When appropriate, we will be working to develop a comprehensive integration plan to ensure a seamless transition for our partners, and our customers.

We greatly appreciate your partnership and look forward to your continued support in the future.

Sincerely,

John P Giubileo

Senior Vice President & General Manager, WW Partners & Alliances BEA Systems, Inc.

Cautionary Notice Regarding Forward-Looking Statements

These statements are subject to risks and uncertainties that could cause actual results to differ materially from those expressed or implied in the forward-looking statements. These factors include, but are not limited to, (1) the occurrence of any event, change or other circumstances that could give rise to the termination of the merger agreement; (2) the outcome of any legal proceedings that may be instituted against BEA and others following announcement of the proposal or the merger agreement; (3) the inability to complete the merger due to the failure to obtain stockholder approval; (4) the inability to obtain necessary regulatory approvals required to complete the merger; (5) the risk that the proposed transaction disrupts current plans and operations and the potential difficulties in employee retention as a result of the merger; (6) the ability to recognize the benefits of the merger or of any combination of BEA and Oracle; (7) the timing of the initiation, progress or cancellation of significant contracts or arrangements, the mix and timing of services sold in a particular period; and (9) the possibility that BEA may be adversely affected by other economic, business, and/or competitive factors. BEA is under no duty to update any of the forward-looking statements after the date of this document to conform to actual results.
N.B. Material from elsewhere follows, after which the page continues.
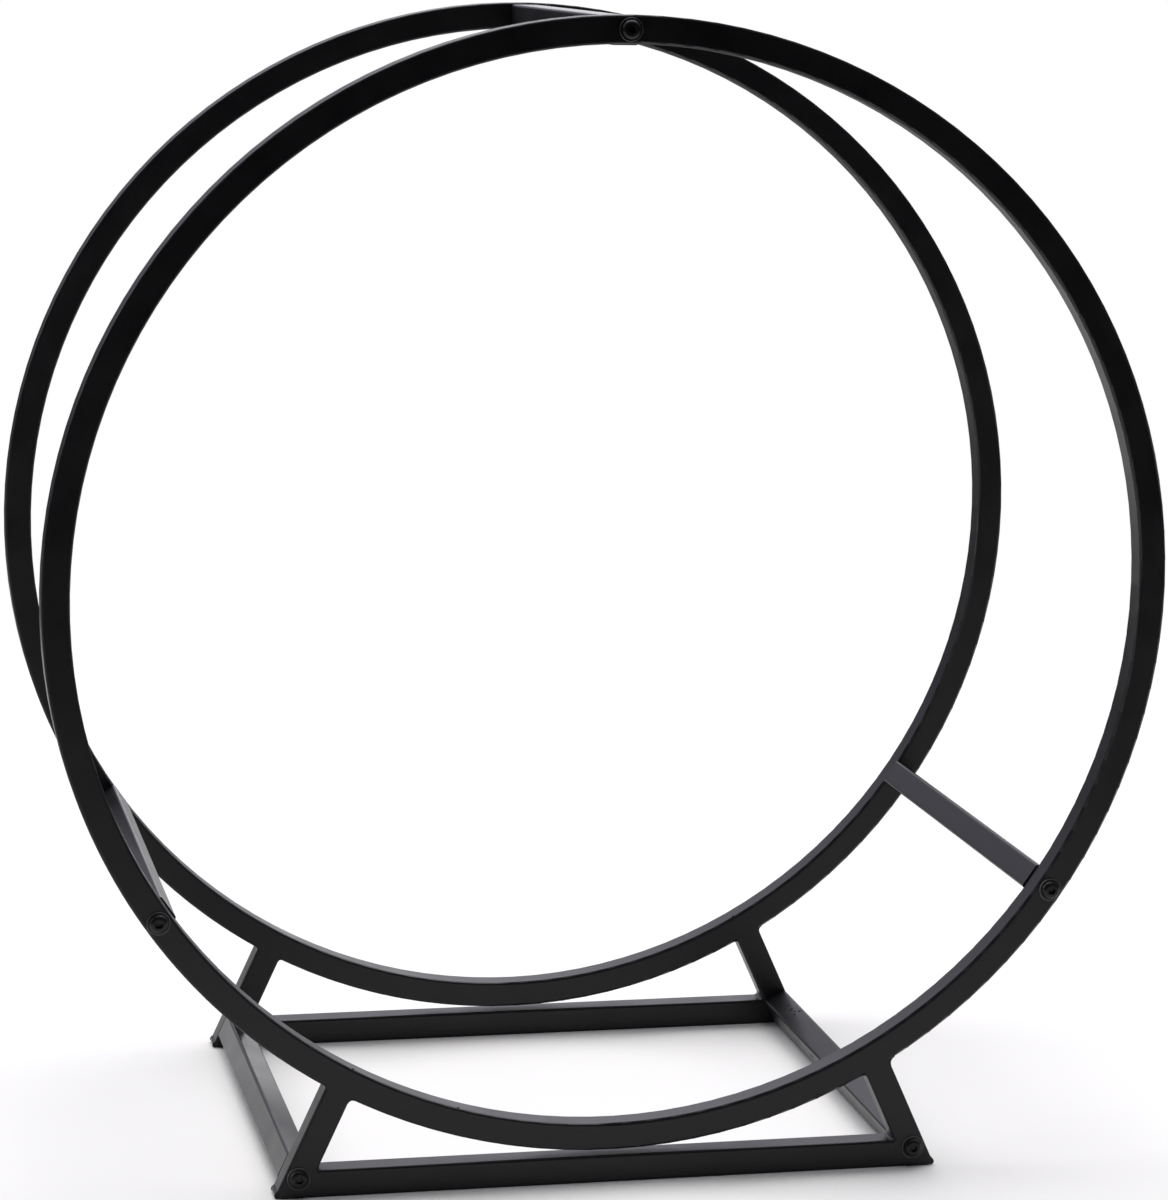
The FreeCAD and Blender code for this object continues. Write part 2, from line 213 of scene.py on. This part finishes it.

These and other risks that are set forth in the “Risk Factors,” “Legal Proceedings” and “Management’s Discussion and Analysis of Financial Condition and Results of Operations” sections of and elsewhere in


BEA’s Form 10-K for the year ended January 31, 2007 that was filed with the Securities and Exchange Commission on November 15, 2007. Many of the factors that will determine the outcome of the subject matter of this release are beyond BEA’s ability to control or predict.

Important Additional Information Regarding the Merger will be filed with the SEC.
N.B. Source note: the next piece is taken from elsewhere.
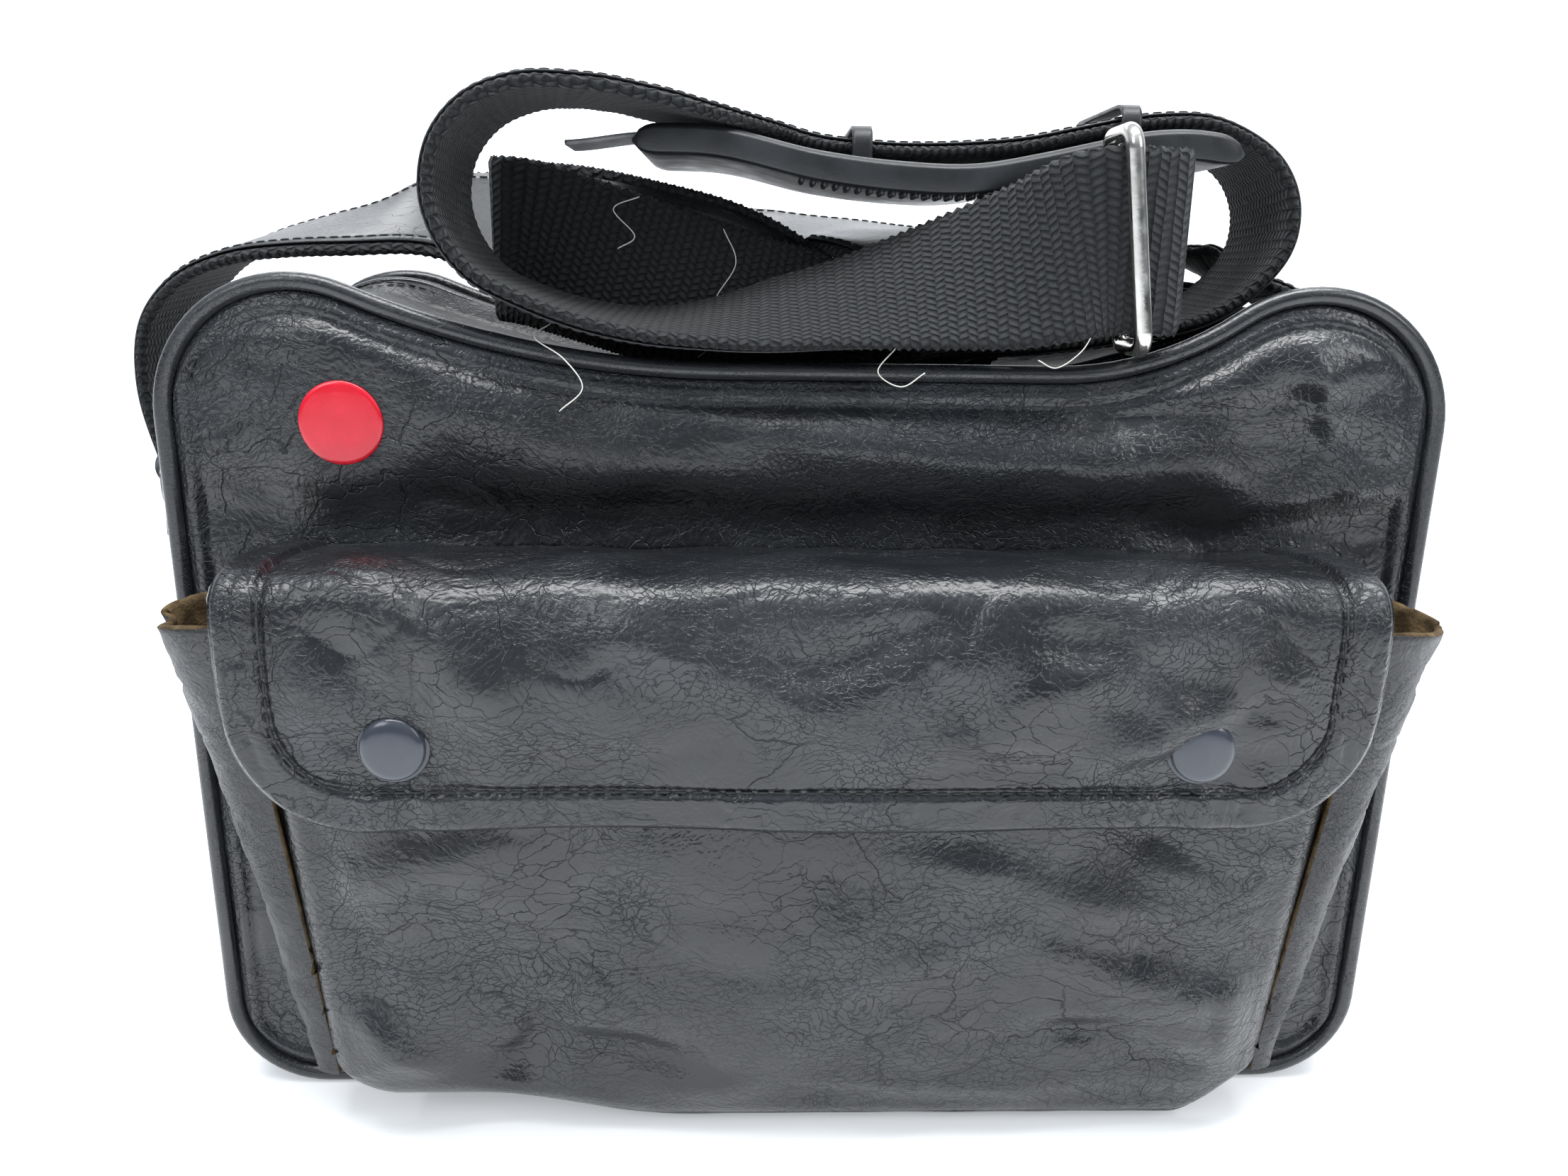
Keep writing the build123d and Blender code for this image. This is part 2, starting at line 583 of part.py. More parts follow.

In connection with the proposed merger, BEA will file a proxy statement with the Securities and Exchange Commission (the “SEC”). Investors and security holders are advised to read the proxy statement when it becomes available because it will contain important information about the merger and the parties to the merger. Investors and security holders may obtain a free copy of the proxy statement (when available) and other documents filed by BEA at the SEC website at http://www.sec.gov. The proxy statement and other documents also may be obtained for free at BEA’s Internet website at www.bea.com/investors or by writing to BEA Systems, Inc., 2315 North First Street, San Jose, CA 95131, Attn: Investor Relations Department.

BEA and its directors, executive officers and other members of its management and employees, under SEC rules, may be deemed participants in the solicitation of proxies from its stockholders in connection with the proposed merger. Information concerning the interests of BEA’s participants in the solicitation, which may, in some cases, be different than those of BEA stockholders generally, is set forth in BEA’s Annual Report on Form 10-K for the year ended January 31, 2007 filed with the SEC on November 15, 2007 and on BEA's website at www.bea.com/investors, and will be set forth in the proxy statement relating to the merger when it becomes available.